> GIVEN PROBLEM
Could you print every line from the first one of the records below through the line containing "CAMERA_LENS = 85", with both included and nothing else?

> ENTRIES
* start *

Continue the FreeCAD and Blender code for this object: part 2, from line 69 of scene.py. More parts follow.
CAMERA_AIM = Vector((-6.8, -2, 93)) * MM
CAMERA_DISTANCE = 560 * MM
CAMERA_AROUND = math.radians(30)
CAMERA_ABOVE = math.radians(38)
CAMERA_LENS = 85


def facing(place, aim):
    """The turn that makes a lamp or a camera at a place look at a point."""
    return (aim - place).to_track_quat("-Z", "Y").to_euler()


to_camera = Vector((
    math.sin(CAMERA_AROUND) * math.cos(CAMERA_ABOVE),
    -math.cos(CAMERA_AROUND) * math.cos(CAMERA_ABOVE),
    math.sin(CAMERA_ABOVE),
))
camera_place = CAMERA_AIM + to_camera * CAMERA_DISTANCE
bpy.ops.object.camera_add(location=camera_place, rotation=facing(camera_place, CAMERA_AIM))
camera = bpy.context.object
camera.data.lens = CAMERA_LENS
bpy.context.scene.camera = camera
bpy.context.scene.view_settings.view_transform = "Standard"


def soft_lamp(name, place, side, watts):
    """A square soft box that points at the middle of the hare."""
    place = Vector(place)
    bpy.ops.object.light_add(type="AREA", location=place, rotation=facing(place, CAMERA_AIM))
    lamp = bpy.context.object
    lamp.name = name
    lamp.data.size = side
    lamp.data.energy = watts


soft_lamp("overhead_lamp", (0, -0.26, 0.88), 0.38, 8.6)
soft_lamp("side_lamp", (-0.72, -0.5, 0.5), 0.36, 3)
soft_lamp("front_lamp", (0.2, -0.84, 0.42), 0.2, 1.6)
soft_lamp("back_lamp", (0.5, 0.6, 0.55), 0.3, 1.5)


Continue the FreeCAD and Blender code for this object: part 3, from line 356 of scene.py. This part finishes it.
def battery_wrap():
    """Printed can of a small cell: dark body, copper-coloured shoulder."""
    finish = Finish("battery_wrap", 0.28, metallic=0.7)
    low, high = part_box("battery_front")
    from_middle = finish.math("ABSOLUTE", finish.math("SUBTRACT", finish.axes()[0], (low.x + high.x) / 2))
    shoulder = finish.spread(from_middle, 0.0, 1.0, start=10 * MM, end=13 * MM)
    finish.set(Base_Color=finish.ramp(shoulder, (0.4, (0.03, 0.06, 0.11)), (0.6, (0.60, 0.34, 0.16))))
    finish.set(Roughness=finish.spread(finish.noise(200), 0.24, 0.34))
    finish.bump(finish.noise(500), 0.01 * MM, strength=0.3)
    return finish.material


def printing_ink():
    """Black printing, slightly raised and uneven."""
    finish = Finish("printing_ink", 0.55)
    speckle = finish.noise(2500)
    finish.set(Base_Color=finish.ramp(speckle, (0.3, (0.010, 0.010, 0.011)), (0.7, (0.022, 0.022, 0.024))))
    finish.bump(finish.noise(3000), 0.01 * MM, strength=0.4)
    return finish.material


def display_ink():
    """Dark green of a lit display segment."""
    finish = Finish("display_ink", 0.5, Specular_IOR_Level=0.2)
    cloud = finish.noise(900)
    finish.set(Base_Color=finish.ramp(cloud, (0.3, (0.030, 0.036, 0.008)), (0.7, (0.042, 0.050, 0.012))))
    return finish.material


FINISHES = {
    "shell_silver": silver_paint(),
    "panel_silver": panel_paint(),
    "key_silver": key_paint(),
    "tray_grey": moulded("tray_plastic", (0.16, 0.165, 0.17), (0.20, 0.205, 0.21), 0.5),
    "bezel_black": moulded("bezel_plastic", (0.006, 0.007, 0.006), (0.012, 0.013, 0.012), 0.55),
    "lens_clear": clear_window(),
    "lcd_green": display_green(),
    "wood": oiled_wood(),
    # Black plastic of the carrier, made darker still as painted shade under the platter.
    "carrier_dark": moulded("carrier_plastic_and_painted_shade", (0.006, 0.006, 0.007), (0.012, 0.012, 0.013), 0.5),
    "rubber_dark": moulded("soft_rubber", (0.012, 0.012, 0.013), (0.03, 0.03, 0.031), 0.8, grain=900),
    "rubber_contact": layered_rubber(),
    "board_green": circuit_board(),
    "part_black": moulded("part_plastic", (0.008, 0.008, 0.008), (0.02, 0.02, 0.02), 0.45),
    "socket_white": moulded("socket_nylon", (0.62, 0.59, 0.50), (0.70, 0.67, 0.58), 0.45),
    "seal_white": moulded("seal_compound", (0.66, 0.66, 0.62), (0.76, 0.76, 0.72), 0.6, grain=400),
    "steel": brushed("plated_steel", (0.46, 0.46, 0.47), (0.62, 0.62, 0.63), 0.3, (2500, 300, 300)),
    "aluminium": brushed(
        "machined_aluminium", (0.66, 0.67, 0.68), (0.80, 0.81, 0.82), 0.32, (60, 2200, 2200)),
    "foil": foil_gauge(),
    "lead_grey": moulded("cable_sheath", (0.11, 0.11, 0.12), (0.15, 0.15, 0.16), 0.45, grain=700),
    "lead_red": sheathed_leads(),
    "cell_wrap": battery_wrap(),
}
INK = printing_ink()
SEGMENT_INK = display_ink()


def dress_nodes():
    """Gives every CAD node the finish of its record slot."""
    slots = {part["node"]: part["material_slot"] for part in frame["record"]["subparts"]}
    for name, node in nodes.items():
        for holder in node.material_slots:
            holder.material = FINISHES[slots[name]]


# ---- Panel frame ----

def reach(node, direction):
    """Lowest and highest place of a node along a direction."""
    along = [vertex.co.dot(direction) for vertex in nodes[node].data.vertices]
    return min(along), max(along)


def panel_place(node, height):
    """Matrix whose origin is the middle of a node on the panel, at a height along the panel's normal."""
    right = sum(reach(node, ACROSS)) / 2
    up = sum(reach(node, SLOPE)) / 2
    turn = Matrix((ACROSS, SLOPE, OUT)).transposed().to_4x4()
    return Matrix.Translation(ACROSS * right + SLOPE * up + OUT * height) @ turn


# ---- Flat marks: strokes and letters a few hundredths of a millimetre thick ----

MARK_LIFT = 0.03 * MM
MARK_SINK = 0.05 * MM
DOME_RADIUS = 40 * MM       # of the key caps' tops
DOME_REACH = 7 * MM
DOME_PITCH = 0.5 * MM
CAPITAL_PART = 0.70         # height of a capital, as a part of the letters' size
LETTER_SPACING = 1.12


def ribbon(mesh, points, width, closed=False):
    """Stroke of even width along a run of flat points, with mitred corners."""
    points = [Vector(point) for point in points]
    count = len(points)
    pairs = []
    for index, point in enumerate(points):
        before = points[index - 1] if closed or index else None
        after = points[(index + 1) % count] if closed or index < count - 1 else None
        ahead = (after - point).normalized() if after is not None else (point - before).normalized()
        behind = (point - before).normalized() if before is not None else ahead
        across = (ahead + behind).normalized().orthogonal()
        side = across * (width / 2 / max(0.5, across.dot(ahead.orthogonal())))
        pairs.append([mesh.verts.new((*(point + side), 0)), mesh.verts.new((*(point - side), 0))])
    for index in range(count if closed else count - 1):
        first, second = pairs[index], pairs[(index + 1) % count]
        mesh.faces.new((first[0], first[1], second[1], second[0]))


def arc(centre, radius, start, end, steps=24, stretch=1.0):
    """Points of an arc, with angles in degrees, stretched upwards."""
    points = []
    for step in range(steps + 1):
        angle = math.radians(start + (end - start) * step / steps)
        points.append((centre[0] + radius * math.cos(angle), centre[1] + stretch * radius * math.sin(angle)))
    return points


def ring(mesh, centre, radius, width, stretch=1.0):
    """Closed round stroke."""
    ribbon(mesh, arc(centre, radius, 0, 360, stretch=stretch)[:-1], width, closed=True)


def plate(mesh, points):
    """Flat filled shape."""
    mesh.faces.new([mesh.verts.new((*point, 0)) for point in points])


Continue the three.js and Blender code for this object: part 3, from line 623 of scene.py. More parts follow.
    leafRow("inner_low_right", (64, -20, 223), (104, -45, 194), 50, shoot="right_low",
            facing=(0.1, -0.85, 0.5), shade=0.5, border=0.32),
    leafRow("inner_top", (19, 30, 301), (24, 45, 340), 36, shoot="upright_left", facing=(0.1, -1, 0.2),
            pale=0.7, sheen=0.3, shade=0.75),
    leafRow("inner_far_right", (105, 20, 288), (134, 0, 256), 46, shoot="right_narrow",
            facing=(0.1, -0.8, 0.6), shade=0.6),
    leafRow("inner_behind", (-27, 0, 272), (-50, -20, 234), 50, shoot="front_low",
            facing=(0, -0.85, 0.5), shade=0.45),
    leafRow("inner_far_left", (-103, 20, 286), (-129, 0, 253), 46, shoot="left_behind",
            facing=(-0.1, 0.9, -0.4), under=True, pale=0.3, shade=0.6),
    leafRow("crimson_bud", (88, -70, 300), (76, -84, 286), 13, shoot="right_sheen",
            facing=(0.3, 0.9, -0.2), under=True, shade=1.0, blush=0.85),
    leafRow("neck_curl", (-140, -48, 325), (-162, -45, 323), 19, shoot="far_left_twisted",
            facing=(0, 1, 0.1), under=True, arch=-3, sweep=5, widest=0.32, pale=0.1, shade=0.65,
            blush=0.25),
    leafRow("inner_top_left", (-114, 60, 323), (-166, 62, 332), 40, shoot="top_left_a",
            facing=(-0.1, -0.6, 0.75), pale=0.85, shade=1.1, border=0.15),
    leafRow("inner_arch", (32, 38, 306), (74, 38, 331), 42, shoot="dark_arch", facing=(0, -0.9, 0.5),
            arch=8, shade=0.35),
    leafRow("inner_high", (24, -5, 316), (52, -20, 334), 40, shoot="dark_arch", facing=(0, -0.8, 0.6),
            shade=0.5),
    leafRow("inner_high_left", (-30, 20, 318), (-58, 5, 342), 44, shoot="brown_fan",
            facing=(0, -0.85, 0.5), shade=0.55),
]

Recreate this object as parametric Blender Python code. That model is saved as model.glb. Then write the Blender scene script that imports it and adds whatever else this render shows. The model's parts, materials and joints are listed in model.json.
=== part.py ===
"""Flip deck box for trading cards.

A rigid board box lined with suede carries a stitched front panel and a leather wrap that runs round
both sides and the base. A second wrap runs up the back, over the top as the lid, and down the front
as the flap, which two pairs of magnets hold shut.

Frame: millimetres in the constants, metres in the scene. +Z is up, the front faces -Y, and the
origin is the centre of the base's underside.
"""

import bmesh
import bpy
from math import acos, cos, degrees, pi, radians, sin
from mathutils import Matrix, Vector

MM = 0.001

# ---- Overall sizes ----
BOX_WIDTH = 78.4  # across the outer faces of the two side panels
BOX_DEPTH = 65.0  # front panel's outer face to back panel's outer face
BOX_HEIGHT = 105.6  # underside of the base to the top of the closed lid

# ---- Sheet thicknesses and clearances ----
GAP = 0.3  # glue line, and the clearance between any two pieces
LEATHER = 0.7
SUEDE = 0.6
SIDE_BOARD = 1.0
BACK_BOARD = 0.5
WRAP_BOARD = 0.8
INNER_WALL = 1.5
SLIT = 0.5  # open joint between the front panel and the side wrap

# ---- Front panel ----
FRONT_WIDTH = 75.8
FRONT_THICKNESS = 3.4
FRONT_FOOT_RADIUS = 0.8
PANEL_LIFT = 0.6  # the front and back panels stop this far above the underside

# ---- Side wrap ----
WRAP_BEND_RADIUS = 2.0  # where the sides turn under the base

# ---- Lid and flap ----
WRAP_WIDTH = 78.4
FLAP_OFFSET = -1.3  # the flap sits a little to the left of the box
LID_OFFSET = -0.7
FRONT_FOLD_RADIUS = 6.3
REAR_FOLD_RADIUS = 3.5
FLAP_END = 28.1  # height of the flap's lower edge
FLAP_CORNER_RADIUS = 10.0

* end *

> RESULT OF THIS TASK
Continue the FreeCAD and Blender code for this object: part 2, from line 69 of scene.py. More parts follow.
CAMERA_AIM = Vector((-6.8, -2, 93)) * MM
CAMERA_DISTANCE = 560 * MM
CAMERA_AROUND = math.radians(30)
CAMERA_ABOVE = math.radians(38)
CAMERA_LENS = 85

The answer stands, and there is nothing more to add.